I repeat this at the end of that part of my opening argument:

It turns out God DOES transcend Hebrew or American culture. He clearly is NOT the product of one society, or even one kind of society.

Does it not following, using Dawkins, Durkheim's, and even Richard's argument, that if God DOES transcend any one culture, he is NOT the product of human imagination?

I worded this carefully, repeating myself three times, here, precisely to avoid the error Avalos accuses me of.  (And to exploit TACTful New Atheist arguments against God, a fact Avalos mostly ignores.)  I neither claim nor think nor wish to make other people believe that a clear notion of God can be found in every single culture.  Nor does my argument take that as a premise.   

If that were what I thought, or wanted my readers to think, why would I have gone out of the way to ask Alvin Plantinga, in Faith Seeking Understanding printed several months prior to our debate and available for sale on a table outside the auditoreum, this question?

What would you say about a culture, say, the Tibetan culture, that has no very strong concept of God? (FSU, 207)

And why would I have written last year in my doctoral thesis (citing two other theorists whom Avalos mentions in his article)?

Recognition of a God who transcends culture and convention seems to work for China.  This does not fully overcome the objection that a theocentric theory of religion is narrow.  Working from more extensive empirical data than Chesterton, even Lang and Schmidt admitted that many cultures lack a clear and normative idea of a supreme God. (363) 

Furthermore, the Christian Scriptures themselves offer a more ambiguous picture, which were I to deny, would arguably render my position unorthodox.  More on that later. 

So clearly, I neither believe, claim, nor wish  to make my audience believe that every single culture has a crystal-clear notion of God.  Nor was that a premise in my argument. 

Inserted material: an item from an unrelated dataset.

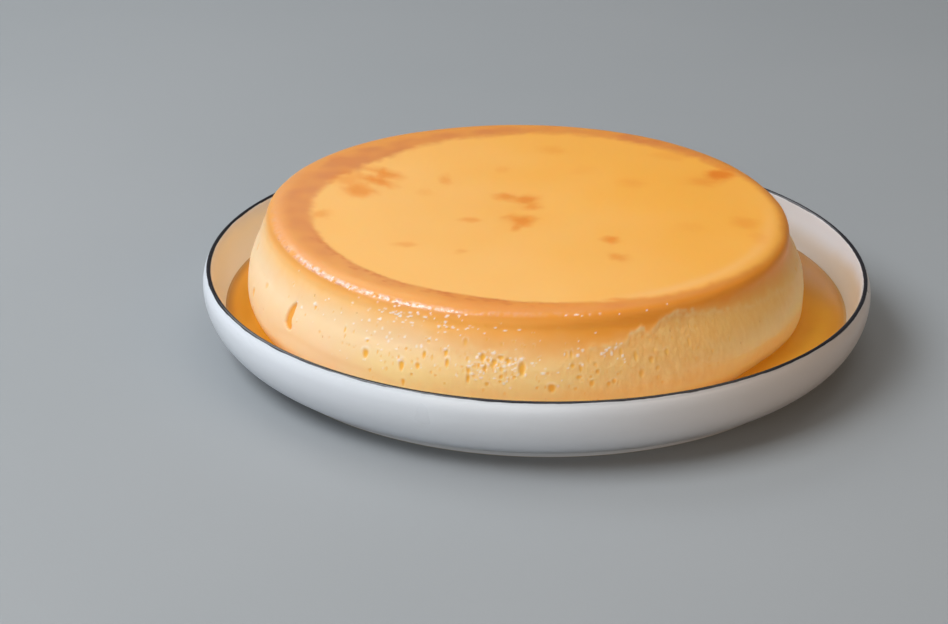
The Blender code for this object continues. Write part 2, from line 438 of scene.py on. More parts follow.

(2) Where did the New Atheists go? 

Dr. Avalos neglects to clearly point out to his readers that my argument comes in response to an argument commonly made by New Atheists themselves, accepting one premise of that common argument, and challenging the other:

There's a very popular argument among New Atheists that God is the construct of a particular culture and therefore he is nothing more than an artifact. Richard Dawkins says, "Not surprisingly, since it is founded on local traditions of private revelation rather than evidence, the God Hypothesis comes in many versions. Historians of religion recognize a progression from primitive tribal animisms, through polytheisms . . . to monotheisms . . . " (GD, 32)

I also cite Carrier and Durkheim.  Then I summarize the Gnu argument:

So here's the argument: If God existed, he would transcend the creation of any given culture. But God does NOT transcend the creation of any given culture: he arose maybe during the reign of King Josiah in the Old Testament, and then radiated out to form Judaism, Christianity, and Islam.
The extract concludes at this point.